Cette réforme se traduit pour l'Anah par un véritable changement d'échelle au-delà des publics habituellement aidés. Cela implique la mise en oeuvre d'une plateforme nationale dématérialisée permettant le dépôt des demandes et la distribution de la prime. 34 emplois ont été créés au sein de l'Anah pour la gérer et figurent au projet de lois de finances, le nombre des emplois sous plafond de l'Anah passant de 111 à 145. Mais une partie de la charge sera également portée par des prestataires et par le recours à l'intelligence artificielle pour automatiser le processus.
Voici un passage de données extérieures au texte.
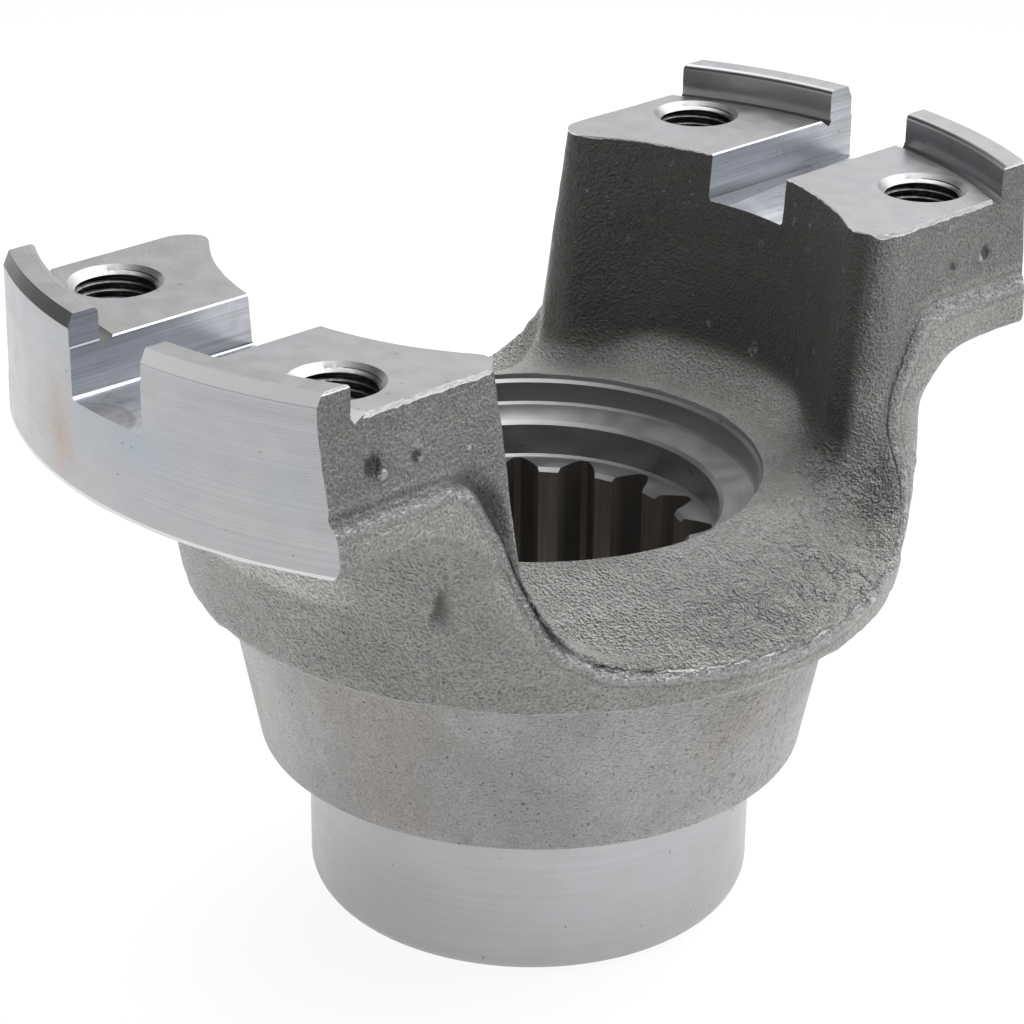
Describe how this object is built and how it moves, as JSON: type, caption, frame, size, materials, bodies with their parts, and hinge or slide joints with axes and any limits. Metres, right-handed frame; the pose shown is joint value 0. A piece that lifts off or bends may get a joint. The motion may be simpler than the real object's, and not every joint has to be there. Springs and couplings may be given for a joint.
{
  "type": "forged yoke",
  "caption": "Forged end yoke with drafted ears, keyed and lipped bearing pads with threaded holes, a sloping saddle, and a splined, stepped bore through a turned hub.",
  "frame": {"origin": "centre of the hub end face, on the bore axis", "axes": "+Z along the bore axis toward the pads, Y from ear to ear, X along the bolt holes of one ear"},
  "size_m": [0.1121, 0.1584, 0.1129],
  "materials": {
    "forged_steel": "blasted forging skin, turned and milled faces left bare"
  },
  "bodies": {
    "root": {"yoke": "forged_steel"}
  },
  "joints": []
}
Par ailleurs, un appel d'offres a été lancé pour assurer le contrôle du versement de la prime tirant les leçons du plan chaudière.

Ces deux facteurs, le succès du plan chaudière et la transformation du CITE, mettent sous tension les finances de l'Anah .

Alors que celle-ci disposait d'une trésorerie confortable de 311 millions d'euros fin 2018 , elle a dû faire face à une importante accélération de ses paiements en 2019, de telle sorte que l'Anah aurait désormais un besoin de financement complémentaire de l'ordre de 90 millions d'euros d'ici à 2022 .

Le risque est que ce manque de crédits ne conduise l'Anah à réduire ses aides sur ses propres programmes et à ne pas pouvoir répondre à la demande de financement de la rénovation des centres bourgs ruraux.

La rapporteur aurait donc souhaité pouvoir présenter un amendement en première partie du projet de loi de finances pour soit déplafonner les versements au titre des quotas carbone, soit accroître la part de la taxe sur les locaux vacants en faveur de l'Anah. Mais de tels amendements ne sont pas recevables au Sénat.

Il aurait été possible de présenter un amendement en seconde partie afin d'accroître la subvention à l'Anah mais il ne serait pas compatible avec l'amendement présenté par notre collègue Philippe Dallier, rapporteur spécial, pour le rétablissement de l'APL accession, transférant 50 millions d'euros du programme 135 vers le programme 109.

La commission appelle donc le Gouvernement à proposer les abondements nécessaires afin que ni la rénovation énergétique, ni la réhabilitation des copropriétés dégradées, des centres villes et centres bourgs ne pâtissent de cette situation.